## Available data

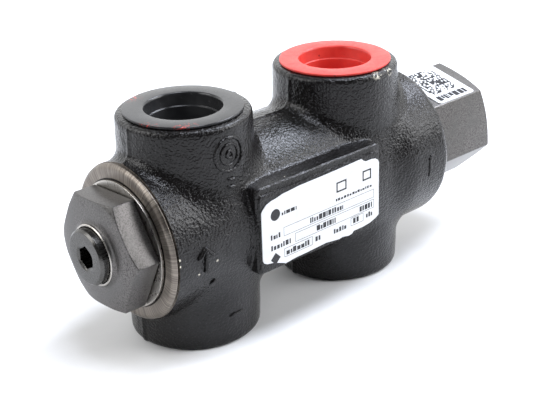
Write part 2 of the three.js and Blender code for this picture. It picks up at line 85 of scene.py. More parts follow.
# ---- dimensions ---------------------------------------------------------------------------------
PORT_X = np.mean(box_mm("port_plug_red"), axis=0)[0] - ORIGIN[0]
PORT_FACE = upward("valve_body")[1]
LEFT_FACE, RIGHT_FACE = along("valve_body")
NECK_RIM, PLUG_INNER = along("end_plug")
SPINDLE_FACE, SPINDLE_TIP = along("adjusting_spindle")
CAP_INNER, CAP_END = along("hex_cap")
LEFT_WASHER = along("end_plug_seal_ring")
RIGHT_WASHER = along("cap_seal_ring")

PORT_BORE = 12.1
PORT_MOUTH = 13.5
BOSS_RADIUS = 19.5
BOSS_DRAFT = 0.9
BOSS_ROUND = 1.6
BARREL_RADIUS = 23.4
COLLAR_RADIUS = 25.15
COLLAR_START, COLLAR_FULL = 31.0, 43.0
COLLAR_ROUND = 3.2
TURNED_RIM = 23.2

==

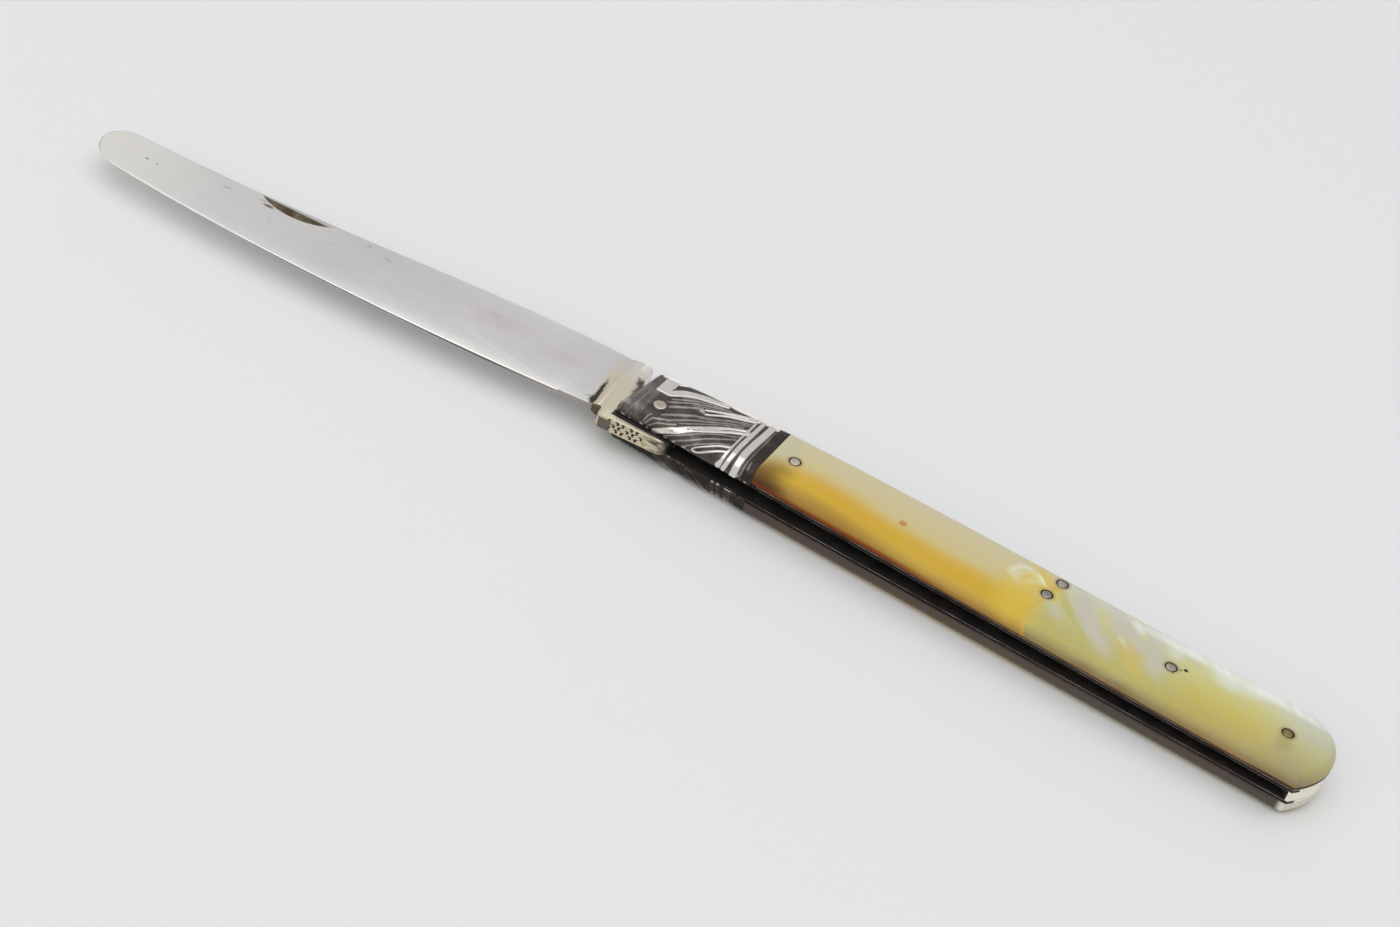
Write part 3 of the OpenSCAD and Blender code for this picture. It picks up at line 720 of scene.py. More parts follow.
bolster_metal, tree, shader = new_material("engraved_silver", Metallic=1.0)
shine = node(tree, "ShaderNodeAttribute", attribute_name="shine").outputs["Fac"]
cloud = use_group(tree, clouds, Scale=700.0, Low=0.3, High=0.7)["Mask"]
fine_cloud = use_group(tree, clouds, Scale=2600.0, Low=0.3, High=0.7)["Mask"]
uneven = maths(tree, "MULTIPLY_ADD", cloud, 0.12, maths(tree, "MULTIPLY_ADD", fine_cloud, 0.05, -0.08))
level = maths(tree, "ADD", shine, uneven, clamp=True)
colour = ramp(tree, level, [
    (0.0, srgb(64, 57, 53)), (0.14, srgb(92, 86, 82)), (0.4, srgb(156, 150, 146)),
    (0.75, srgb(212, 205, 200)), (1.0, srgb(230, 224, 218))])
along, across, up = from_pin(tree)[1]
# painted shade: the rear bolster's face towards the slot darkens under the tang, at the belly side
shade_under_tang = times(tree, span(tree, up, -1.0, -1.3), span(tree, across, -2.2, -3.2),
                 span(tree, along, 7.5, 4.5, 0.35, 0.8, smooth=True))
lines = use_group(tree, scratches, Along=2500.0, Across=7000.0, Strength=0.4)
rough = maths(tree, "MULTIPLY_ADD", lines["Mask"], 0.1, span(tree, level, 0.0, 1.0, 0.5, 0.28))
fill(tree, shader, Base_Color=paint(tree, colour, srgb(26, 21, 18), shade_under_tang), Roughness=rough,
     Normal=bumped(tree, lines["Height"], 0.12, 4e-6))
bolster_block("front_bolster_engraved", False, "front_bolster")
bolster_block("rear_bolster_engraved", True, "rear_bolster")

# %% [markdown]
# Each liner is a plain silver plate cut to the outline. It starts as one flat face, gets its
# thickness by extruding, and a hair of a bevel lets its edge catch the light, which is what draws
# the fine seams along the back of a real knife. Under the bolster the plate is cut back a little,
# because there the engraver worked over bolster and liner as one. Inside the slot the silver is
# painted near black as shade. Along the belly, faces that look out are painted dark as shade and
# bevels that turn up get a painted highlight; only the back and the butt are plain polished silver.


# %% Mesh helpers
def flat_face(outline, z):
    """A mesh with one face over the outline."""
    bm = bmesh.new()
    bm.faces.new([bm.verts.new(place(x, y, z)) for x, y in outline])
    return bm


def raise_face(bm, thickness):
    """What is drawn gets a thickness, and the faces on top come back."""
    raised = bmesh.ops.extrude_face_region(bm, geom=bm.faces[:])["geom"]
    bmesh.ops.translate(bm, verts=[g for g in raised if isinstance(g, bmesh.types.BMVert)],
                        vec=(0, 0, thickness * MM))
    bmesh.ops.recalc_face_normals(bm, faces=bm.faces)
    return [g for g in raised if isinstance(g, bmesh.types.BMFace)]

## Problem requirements
Lines holding the word "More" should be counted across the entries; state only how many there are.

## Answer to the problem
2